§ WORK TO DO:
Retype, exactly as written, every line from the one containing "place = Pos(rotor_x(number)" down to the one containing "for node in", including both, and nothing else.

§ STORED DATA:
━━━━━━

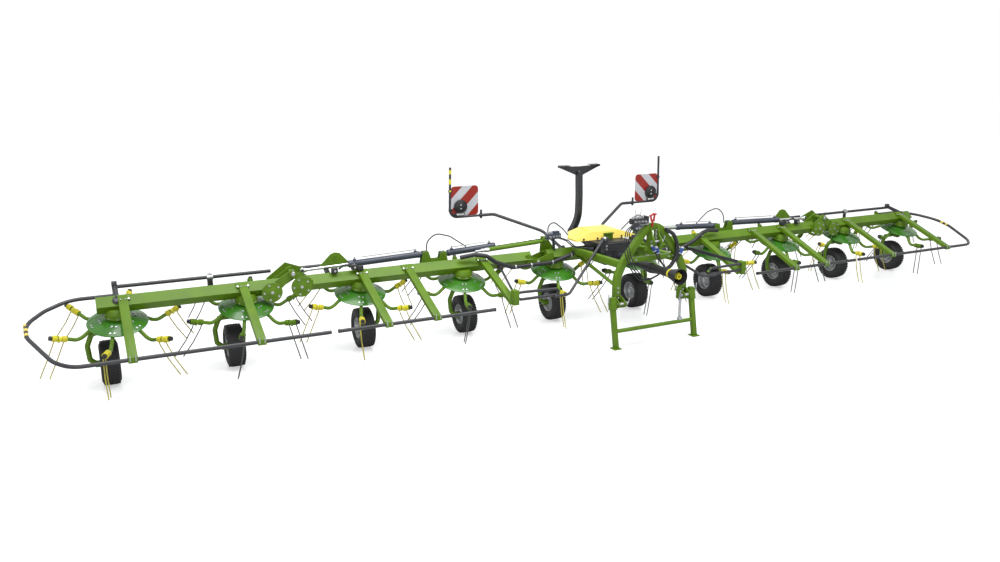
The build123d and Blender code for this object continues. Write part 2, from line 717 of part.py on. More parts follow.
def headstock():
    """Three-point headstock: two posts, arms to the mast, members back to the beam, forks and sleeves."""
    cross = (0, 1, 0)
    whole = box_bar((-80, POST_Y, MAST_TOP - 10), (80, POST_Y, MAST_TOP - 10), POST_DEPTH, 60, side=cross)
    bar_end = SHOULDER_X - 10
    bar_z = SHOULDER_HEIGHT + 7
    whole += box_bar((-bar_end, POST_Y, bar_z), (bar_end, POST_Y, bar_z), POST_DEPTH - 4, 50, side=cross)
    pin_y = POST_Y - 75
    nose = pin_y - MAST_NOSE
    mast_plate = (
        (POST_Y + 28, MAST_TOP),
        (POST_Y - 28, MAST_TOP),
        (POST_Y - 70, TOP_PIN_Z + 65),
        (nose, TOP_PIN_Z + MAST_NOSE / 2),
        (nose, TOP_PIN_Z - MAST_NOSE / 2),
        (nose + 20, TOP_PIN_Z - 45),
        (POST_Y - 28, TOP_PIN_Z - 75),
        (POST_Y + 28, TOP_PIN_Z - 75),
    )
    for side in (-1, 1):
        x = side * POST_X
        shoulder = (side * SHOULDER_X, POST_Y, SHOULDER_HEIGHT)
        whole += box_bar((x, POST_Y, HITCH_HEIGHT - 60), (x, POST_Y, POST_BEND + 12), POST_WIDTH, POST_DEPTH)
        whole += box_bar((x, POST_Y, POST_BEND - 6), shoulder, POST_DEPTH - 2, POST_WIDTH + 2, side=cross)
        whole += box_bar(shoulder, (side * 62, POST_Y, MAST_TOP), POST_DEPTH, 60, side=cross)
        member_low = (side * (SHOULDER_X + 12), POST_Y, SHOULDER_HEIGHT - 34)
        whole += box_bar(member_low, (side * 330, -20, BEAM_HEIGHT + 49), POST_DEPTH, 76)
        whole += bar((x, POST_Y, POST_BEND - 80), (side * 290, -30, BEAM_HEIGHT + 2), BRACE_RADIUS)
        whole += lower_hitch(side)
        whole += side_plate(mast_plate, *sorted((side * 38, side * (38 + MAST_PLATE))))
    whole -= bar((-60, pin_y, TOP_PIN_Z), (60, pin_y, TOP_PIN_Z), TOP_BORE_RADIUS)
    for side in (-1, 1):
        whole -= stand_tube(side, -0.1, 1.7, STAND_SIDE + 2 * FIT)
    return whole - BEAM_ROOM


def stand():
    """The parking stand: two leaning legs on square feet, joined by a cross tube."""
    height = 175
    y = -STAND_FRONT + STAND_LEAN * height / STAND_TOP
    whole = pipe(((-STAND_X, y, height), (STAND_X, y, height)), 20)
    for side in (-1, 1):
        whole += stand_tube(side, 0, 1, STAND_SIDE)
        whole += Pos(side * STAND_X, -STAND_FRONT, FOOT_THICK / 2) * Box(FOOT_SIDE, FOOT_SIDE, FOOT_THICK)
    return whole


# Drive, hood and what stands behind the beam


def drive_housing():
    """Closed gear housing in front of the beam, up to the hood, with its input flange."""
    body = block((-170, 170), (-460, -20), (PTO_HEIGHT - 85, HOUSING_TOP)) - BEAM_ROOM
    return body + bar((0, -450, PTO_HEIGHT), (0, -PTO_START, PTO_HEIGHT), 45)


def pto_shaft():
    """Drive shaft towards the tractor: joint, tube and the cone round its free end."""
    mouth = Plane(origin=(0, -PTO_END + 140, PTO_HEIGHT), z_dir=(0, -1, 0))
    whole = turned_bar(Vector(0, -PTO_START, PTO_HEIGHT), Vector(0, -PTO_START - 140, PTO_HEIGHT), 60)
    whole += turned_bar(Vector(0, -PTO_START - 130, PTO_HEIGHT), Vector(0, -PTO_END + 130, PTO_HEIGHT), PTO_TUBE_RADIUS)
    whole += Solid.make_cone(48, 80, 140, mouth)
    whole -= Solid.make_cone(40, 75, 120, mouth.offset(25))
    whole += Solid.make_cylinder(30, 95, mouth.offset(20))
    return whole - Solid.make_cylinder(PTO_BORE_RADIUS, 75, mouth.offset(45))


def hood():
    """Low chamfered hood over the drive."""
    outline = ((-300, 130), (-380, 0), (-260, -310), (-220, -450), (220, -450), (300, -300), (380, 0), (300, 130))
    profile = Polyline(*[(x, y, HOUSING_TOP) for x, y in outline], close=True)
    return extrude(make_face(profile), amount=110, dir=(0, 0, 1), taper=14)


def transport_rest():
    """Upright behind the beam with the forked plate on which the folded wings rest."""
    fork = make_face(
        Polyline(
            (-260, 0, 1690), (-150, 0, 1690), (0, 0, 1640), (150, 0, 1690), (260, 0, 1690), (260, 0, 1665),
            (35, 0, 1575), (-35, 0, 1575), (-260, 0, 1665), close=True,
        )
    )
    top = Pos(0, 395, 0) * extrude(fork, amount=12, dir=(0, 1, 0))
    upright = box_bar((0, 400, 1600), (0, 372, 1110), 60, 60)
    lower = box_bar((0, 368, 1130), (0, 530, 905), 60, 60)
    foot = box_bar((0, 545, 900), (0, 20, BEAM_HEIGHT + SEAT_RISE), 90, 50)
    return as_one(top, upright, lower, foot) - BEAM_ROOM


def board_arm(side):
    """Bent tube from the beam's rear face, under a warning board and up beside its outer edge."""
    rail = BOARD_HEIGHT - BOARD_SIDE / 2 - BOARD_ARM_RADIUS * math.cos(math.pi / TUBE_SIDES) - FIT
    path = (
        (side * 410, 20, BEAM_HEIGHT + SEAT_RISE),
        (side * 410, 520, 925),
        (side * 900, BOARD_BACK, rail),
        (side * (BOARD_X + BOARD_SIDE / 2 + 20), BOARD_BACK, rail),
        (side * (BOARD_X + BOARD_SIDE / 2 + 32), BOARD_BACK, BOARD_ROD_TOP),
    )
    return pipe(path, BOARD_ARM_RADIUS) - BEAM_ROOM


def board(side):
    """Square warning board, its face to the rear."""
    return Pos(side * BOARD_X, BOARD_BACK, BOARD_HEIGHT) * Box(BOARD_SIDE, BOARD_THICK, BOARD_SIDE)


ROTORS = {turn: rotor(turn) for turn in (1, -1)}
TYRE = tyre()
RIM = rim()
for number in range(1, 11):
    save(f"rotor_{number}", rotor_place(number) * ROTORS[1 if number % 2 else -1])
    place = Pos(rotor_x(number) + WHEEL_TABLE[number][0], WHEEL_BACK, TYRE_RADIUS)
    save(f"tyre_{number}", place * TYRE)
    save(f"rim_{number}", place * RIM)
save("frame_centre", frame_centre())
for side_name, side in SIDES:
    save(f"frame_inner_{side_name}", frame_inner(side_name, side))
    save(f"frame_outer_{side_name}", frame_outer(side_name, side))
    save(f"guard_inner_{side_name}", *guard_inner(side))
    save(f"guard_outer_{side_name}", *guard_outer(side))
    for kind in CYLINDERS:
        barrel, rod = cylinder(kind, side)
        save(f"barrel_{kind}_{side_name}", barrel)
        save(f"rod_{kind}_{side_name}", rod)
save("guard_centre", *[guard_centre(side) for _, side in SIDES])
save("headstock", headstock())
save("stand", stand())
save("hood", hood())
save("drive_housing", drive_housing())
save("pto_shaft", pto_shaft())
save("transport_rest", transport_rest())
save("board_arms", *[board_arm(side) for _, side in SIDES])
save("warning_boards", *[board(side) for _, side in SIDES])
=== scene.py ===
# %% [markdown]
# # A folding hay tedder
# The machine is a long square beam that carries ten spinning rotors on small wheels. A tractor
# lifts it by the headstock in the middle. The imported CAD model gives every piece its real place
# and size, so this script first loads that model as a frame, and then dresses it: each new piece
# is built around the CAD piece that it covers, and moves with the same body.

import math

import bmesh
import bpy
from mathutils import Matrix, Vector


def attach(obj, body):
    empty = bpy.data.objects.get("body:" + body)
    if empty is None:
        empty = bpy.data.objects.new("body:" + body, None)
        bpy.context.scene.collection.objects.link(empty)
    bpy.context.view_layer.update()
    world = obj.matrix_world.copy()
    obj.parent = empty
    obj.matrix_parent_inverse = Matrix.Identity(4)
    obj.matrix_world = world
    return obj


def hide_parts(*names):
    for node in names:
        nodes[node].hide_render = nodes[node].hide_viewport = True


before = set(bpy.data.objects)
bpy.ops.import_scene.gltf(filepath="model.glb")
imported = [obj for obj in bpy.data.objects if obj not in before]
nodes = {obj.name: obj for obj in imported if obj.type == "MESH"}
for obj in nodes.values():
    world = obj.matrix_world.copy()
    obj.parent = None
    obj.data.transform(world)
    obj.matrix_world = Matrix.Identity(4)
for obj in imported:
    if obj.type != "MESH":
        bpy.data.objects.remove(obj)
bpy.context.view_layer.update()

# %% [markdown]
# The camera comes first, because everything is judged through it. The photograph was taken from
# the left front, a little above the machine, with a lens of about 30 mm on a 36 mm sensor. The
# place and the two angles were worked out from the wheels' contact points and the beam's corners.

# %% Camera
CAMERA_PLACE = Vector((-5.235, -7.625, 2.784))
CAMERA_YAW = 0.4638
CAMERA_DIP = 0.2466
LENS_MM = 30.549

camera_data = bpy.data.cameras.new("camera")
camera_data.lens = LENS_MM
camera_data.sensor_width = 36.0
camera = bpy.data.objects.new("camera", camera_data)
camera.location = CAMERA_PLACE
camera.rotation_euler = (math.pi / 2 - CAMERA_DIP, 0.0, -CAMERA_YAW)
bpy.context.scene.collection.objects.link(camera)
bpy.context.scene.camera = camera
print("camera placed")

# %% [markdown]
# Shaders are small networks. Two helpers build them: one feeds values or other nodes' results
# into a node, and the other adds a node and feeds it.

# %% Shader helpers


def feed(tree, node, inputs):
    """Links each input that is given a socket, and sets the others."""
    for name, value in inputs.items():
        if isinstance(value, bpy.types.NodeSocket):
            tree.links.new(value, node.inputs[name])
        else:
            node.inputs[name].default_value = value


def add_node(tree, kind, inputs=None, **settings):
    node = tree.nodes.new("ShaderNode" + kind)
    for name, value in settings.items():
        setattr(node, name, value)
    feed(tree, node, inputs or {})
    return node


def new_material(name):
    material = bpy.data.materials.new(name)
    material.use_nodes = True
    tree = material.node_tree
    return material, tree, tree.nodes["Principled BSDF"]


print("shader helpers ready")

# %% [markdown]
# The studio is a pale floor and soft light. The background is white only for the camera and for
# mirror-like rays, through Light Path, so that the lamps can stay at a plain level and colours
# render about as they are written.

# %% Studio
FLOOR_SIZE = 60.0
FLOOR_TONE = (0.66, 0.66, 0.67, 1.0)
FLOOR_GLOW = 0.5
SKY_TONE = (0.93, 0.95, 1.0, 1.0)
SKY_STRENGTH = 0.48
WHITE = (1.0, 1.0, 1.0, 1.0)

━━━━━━

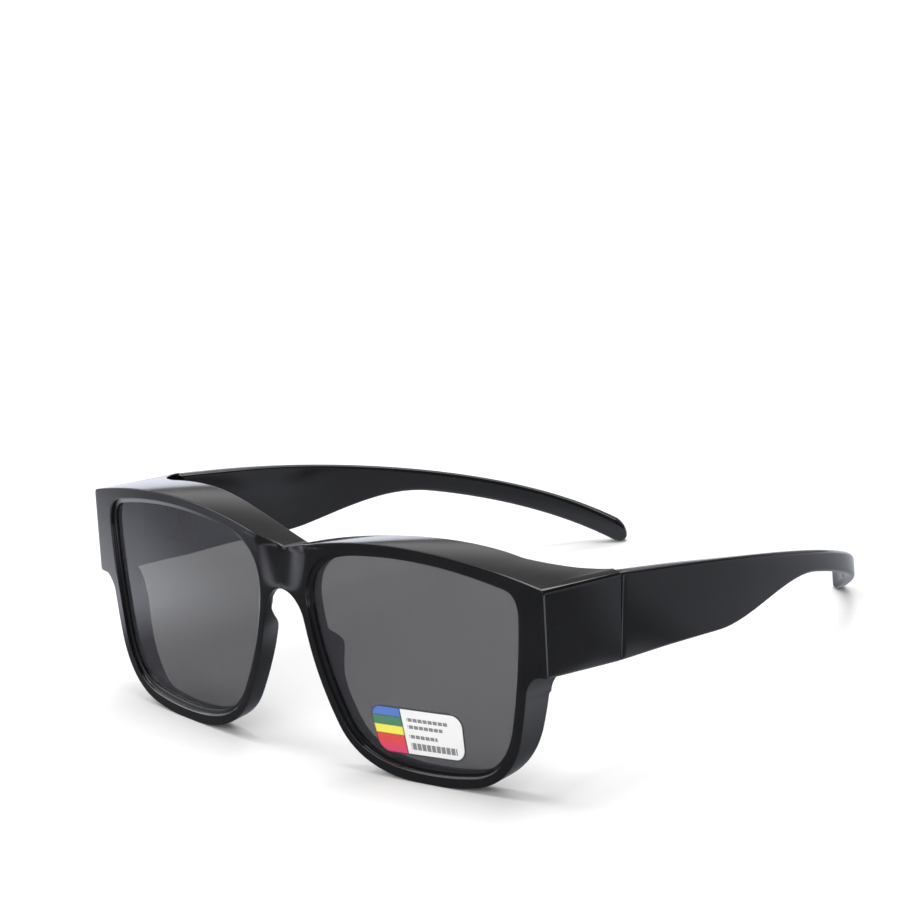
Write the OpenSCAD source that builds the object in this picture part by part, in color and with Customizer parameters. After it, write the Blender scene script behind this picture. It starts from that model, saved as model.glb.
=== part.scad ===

━━━━━━

§ RESPONSE TO THE TASK:
    place = Pos(rotor_x(number) + WHEEL_TABLE[number][0], WHEEL_BACK, TYRE_RADIUS)
    save(f"tyre_{number}", place * TYRE)
    save(f"rim_{number}", place * RIM)
save("frame_centre", frame_centre())
for side_name, side in SIDES:
    save(f"frame_inner_{side_name}", frame_inner(side_name, side))
    save(f"frame_outer_{side_name}", frame_outer(side_name, side))
    save(f"guard_inner_{side_name}", *guard_inner(side))
    save(f"guard_outer_{side_name}", *guard_outer(side))
    for kind in CYLINDERS:
        barrel, rod = cylinder(kind, side)
        save(f"barrel_{kind}_{side_name}", barrel)
        save(f"rod_{kind}_{side_name}", rod)
save("guard_centre", *[guard_centre(side) for _, side in SIDES])
save("headstock", headstock())
save("stand", stand())
save("hood", hood())
save("drive_housing", drive_housing())
save("pto_shaft", pto_shaft())
save("transport_rest", transport_rest())
save("board_arms", *[board_arm(side) for _, side in SIDES])
save("warning_boards", *[board(side) for _, side in SIDES])
=== scene.py ===
# %% [markdown]
# # A folding hay tedder
# The machine is a long square beam that carries ten spinning rotors on small wheels. A tractor
# lifts it by the headstock in the middle. The imported CAD model gives every piece its real place
# and size, so this script first loads that model as a frame, and then dresses it: each new piece
# is built around the CAD piece that it covers, and moves with the same body.

import math

import bmesh
import bpy
from mathutils import Matrix, Vector


def attach(obj, body):
    empty = bpy.data.objects.get("body:" + body)
    if empty is None:
        empty = bpy.data.objects.new("body:" + body, None)
        bpy.context.scene.collection.objects.link(empty)
    bpy.context.view_layer.update()
    world = obj.matrix_world.copy()
    obj.parent = empty
    obj.matrix_parent_inverse = Matrix.Identity(4)
    obj.matrix_world = world
    return obj


def hide_parts(*names):
    for node in names:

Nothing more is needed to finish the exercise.